### [Your goal]
Gather all lines from the material that contain "part".

### [Data]
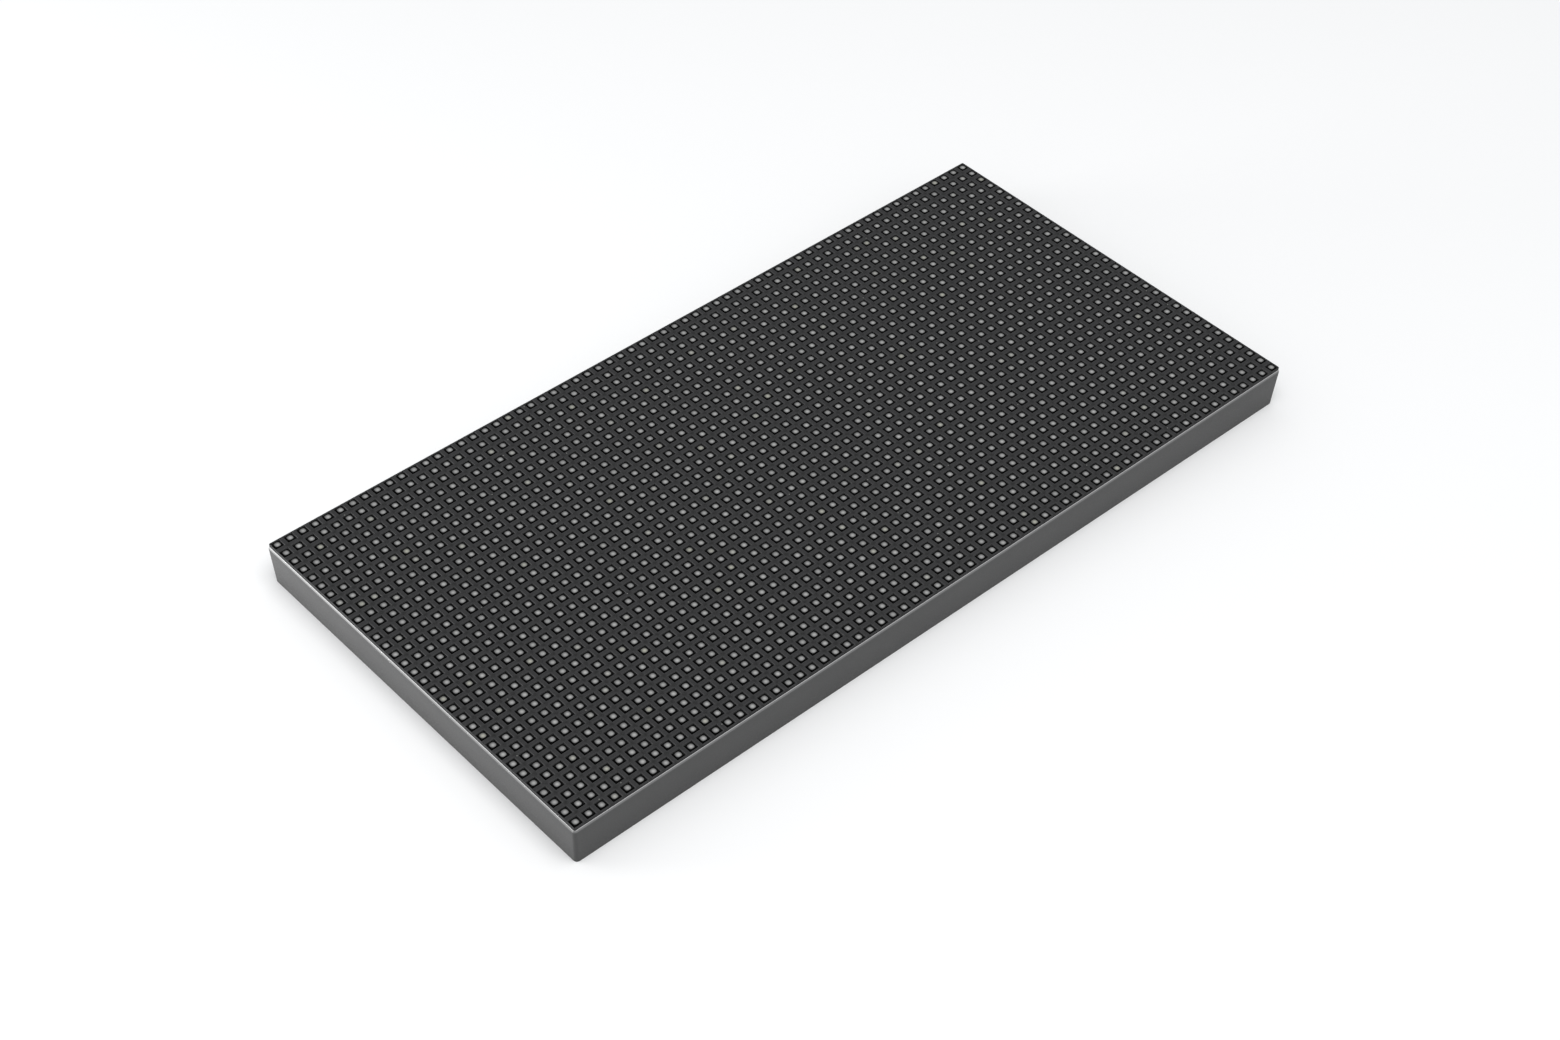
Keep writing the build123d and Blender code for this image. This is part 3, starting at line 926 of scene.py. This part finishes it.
# Resistor arrays: four ceramic blocks beside the data input, each with four resistors
# under one black glaze, and eight tinned ends soldered to the board.
array_spacing = 8
array_end_spacing = 0.8
array_spots = [(-88, (n - 1.5) * array_spacing) for n in range(4)]
array_body = block(
    "resistor_array_bodies", (-1.6 * mm, -0.8 * mm, board_back - 0.55 * mm),
    (1.6 * mm, 0.8 * mm, board_back), 0.05 * mm,
)
arrays = set_out(array_body, array_spots, 90)
mount(arrays, "resistor_glaze", "resistor_arrays")
array_ends = []
for n in range(4):
    for side in (-1, 1):
        middle = (n - 1.5) * array_end_spacing * mm
        ends = span(side, 0.5 * mm, 0.82 * mm)
        array_ends.append(block(
            "resistor_array_ends", (middle - 0.22 * mm, ends[0], board_back - 0.57 * mm),
            (middle + 0.22 * mm, ends[1], board_back), 0.04 * mm,
        ))
        feet = span(side, 0.7 * mm, 1.2 * mm)
        array_ends.append(solder_pad(
            "array_foot", middle - 0.25 * mm, middle + 0.25 * mm, feet[0], feet[1], 0.15 * mm
        ))
array_ends = set_out(join(*array_ends), array_spots, 90)
mount(array_ends, "pin_tin")
bright_tin.paint(array_ends)
black_glaze.paint(arrays)

# Electrolytic capacitors: two drawn aluminium cans with a rolled groove and a scored
# vent, each on a black plastic base with two cut corners and a tinned tab at either end.
can_spacing = 48
can_spots = [(-can_spacing / 2, 0), (can_spacing / 2, 0)]
can_foot = 9.6 * mm
can_top = 2.2 * mm
can = lathe(
    "drawn_cans",
    [
        (4.0 * mm, can_foot),
        (4.0 * mm, 8.7 * mm),
        (3.8 * mm, 8.55 * mm),
        (3.72 * mm, 8.4 * mm),
        (3.8 * mm, 8.25 * mm),
        (4.0 * mm, 8.1 * mm),
        (4.0 * mm, 2.75 * mm),
        (3.9 * mm, 2.42 * mm),
        (3.75 * mm, 2.27 * mm),
        (3.5 * mm, can_top),
    ],
    48,
)
score = 0.12 * mm
score_reach = 2.8 * mm
score_depth = 0.12 * mm
score_floor = can_top + score_depth
cut(
    can,
    block("score_x", (-score_reach, -score, 0), (score_reach, score, score_floor), 0),
    block("score_y", (-score, -score_reach, 0), (score, score_reach, score_floor), 0),
)
cans = set_out(can, can_spots)
mount(cans, "can_aluminium", "capacitor_cans")
tabs = []
for side in (-1, 1):
    ends = span(side, 3.6 * mm, 4.9 * mm)
    tabs.append(block(
        "capacitor_tabs", (ends[0], -0.4 * mm, board_back - 0.25 * mm),
        (ends[1], 0.4 * mm, board_back), 0.06 * mm,
    ))
    feet = span(side, 4.0 * mm, 5.3 * mm)
    tabs.append(solder_pad("tab_foot", feet[0], feet[1], -0.7 * mm, 0.7 * mm, 0.15 * mm))
tabs = set_out(join(*tabs), can_spots)
mount(tabs, "pin_tin")
bright_tin.paint(tabs)
can_bases = moulded_copy("capacitor_bases", "header_plastic", edge=0.12 * mm)
black_polyester.paint(can_bases)
drawn_aluminium = Finish("drawn_aluminium", {"Metallic": 1.0})
place = drawn_aluminium.place()
x, y, z = drawn_aluminium.axes(place)
from_can = ((x / (can_spacing * mm) + 1).fraction() - 0.5) * can_spacing * mm
inked = (from_can < -1.6 * mm) * (z < can_top + 0.05 * mm)
draw_lines = drawn_aluminium.noise(
    drawn_aluminium.node("ShaderNodeCombineXYZ", {}, {0: x * 0.1, 1: y * 0.1, 2: z}), 0.12 * mm, 3
)
metal = drawn_aluminium.mix(draw_lines, (0.58, 0.59, 0.6, 1), (0.72, 0.73, 0.74, 1))
drawn_aluminium.feed("Base Color", drawn_aluminium.mix(inked, metal, grey(0.01)))
drawn_aluminium.feed("Metallic", 1 - inked)
drawn_aluminium.feed("Roughness", draw_lines.ramp(0.3, 0.7, 0.24, 0.36) + inked * 0.15)
drawn_aluminium.paint(cans)


# Ink outlines: thin white lines screen-printed on the board's back round the chips, the
# headers and the cans, to show where each one sits.
line_width = 0.18 * mm
ink_proud = 0.012 * mm
ink_thickness = 0.014 * mm


def ink_outline(name, length, width, spots, turn=0):
    """A printed rectangle of white line, length by width in mm, at each spot."""
    line = sheet(name, (0, 0, board_back - ink_proud), length * mm, width * mm)
    shape(line)
    bpy.ops.mesh.select_mode(type="FACE")
    bpy.ops.mesh.select_all(action="SELECT")
    bpy.ops.mesh.inset(thickness=line_width)
    bpy.ops.mesh.delete(type="FACE")
    modify(line, "SOLIDIFY", thickness=ink_thickness, offset=1)
    return set_out(line, spots, turn)


ink = join(
    ink_outline("ink_outlines", 9.4, 7.4, driver_spots),
    ink_outline("buffer_ink", 13.6, 11.0, buffer_spots, turn=90),
    ink_outline("decoder_ink", 10.7, 7.4, decoder_spots, turn=90),
    ink_outline("switch_ink", 5.7, 7.4, switch_spots, turn=90),
    ink_outline("header_ink", 12.2, 29.2, [(-header_x, 0), (header_x, 0)]),
    ink_outline("power_ink", 17.4, 9.6, [(0, 0)]),
    ink_outline("can_ink", 11.4, 9.4, can_spots),
)
mount(ink, "board_laminate")
white_ink = wandering(
    "white_ink", (0.5, 0.5, 0.48), (0.64, 0.64, 0.62),
    lump=0.6 * mm, rough=0.6, grain_height=0.004 * mm, constants={},
)
white_ink.paint(ink)

# Floor: a plain pale studio table, matt all over, that the panel lies on. It's no part
# of the panel, so it is marked as the stage.
deselect()
bpy.ops.mesh.primitive_plane_add(size=6, location=(0, 0, 0))
floor = bpy.context.object
floor.name = "pale_floor"
pale_table = Finish("pale_table", {"Roughness": 0.9, "Specular IOR Level": 0.1})
cloud = pale_table.noise(pale_table.place(), 0.4)
pale_table.feed("Base Color", pale_table.mix(cloud, grey(0.93), grey(0.95)))
pale_table.paint(floor)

### [Written response]
Keep writing the build123d and Blender code for this image. This is part 3, starting at line 926 of scene.py. This part finishes it.
# Floor: a plain pale studio table, matt all over, that the panel lies on. It's no part